SOURCE DATA:
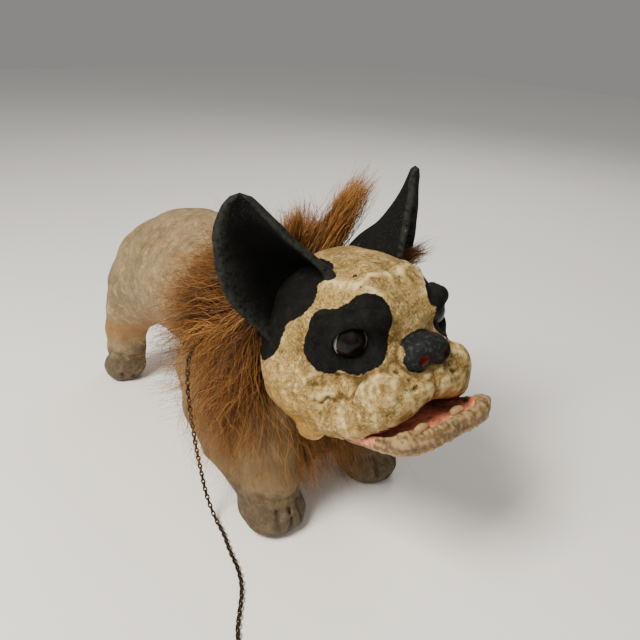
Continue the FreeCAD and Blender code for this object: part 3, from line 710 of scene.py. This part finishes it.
# ---- ears ----
# rows: z, inner edge x and y, outer edge x and y, depth of the cup, wall thickness
EAR_ROWS = [(186, 40, -118, 62, -108, 14, 7), (200, 38, -124, 72, -106, 20, 7),
            (214, 38, -128, 84, -101, 28, 7.2), (228, 38, -133, 94, -96, 34, 7.5),
            (243, 36, -138, 99, -93, 38, 8), (254, 38, -136, 102, -91, 32, 8),
            (266, 49, -128, 103, -90, 22, 7.8), (280, 62, -119, 103, -89, 13, 7.4),
            (292, 72, -112, 101, -90, 7, 7), (302, 80, -105, 98, -93, 3.5, 6.5),
            (309, 86, -101, 93, -96, 1.5, 6)]
EAR_CUP_TOWARDS = np.array([-0.80, 0.60, 0.0])
LEFT_EAR_FULLER = 9.0      # how much deeper the left ear's cup is, below its middle
ACROSS_STEPS, CAP_STEPS, EAR_LEVELS = 22, 7, 64


def smooth_rows(rows, count):
    """Rows in between, along a smooth curve through the given ones."""
    rows = np.array(rows, float)
    slopes = np.gradient(rows, axis=0)
    t = np.linspace(0, len(rows) - 1, count)
    i = np.minimum(t.astype(int), len(rows) - 2)
    f = (t - i)[:, None]
    h = f * f * (3 - 2 * f)
    leave, arrive = f * (1 - f) ** 2, -f * f * (1 - f)
    return rows[i] * (1 - h) + rows[i + 1] * h + slopes[i] * leave + slopes[i + 1] * arrive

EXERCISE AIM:
Copy the data above exactly. Every line must be included.

ANSWER:
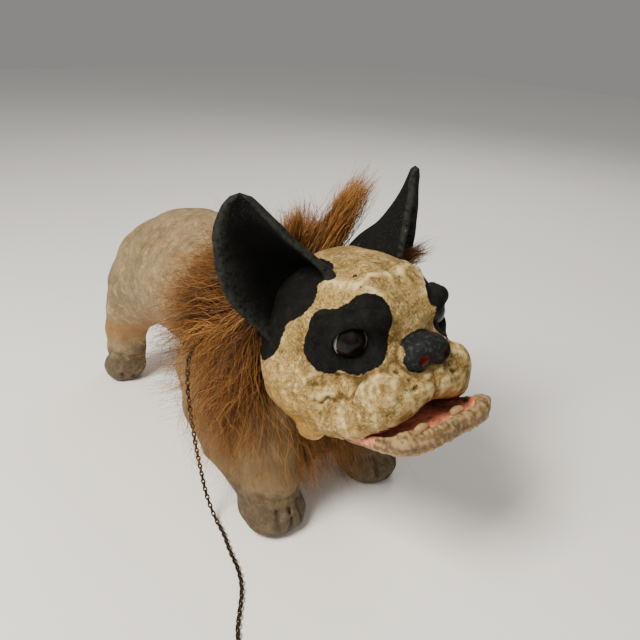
Continue the FreeCAD and Blender code for this object: part 3, from line 710 of scene.py. This part finishes it.
# ---- ears ----
# rows: z, inner edge x and y, outer edge x and y, depth of the cup, wall thickness
EAR_ROWS = [(186, 40, -118, 62, -108, 14, 7), (200, 38, -124, 72, -106, 20, 7),
            (214, 38, -128, 84, -101, 28, 7.2), (228, 38, -133, 94, -96, 34, 7.5),
            (243, 36, -138, 99, -93, 38, 8), (254, 38, -136, 102, -91, 32, 8),
            (266, 49, -128, 103, -90, 22, 7.8), (280, 62, -119, 103, -89, 13, 7.4),
            (292, 72, -112, 101, -90, 7, 7), (302, 80, -105, 98, -93, 3.5, 6.5),
            (309, 86, -101, 93, -96, 1.5, 6)]
EAR_CUP_TOWARDS = np.array([-0.80, 0.60, 0.0])
LEFT_EAR_FULLER = 9.0      # how much deeper the left ear's cup is, below its middle
ACROSS_STEPS, CAP_STEPS, EAR_LEVELS = 22, 7, 64


def smooth_rows(rows, count):
    """Rows in between, along a smooth curve through the given ones."""
    rows = np.array(rows, float)
    slopes = np.gradient(rows, axis=0)
    t = np.linspace(0, len(rows) - 1, count)
    i = np.minimum(t.astype(int), len(rows) - 2)
    f = (t - i)[:, None]
    h = f * f * (3 - 2 * f)
    leave, arrive = f * (1 - f) ** 2, -f * f * (1 - f)
    return rows[i] * (1 - h) + rows[i + 1] * h + slopes[i] * leave + slopes[i + 1] * arrive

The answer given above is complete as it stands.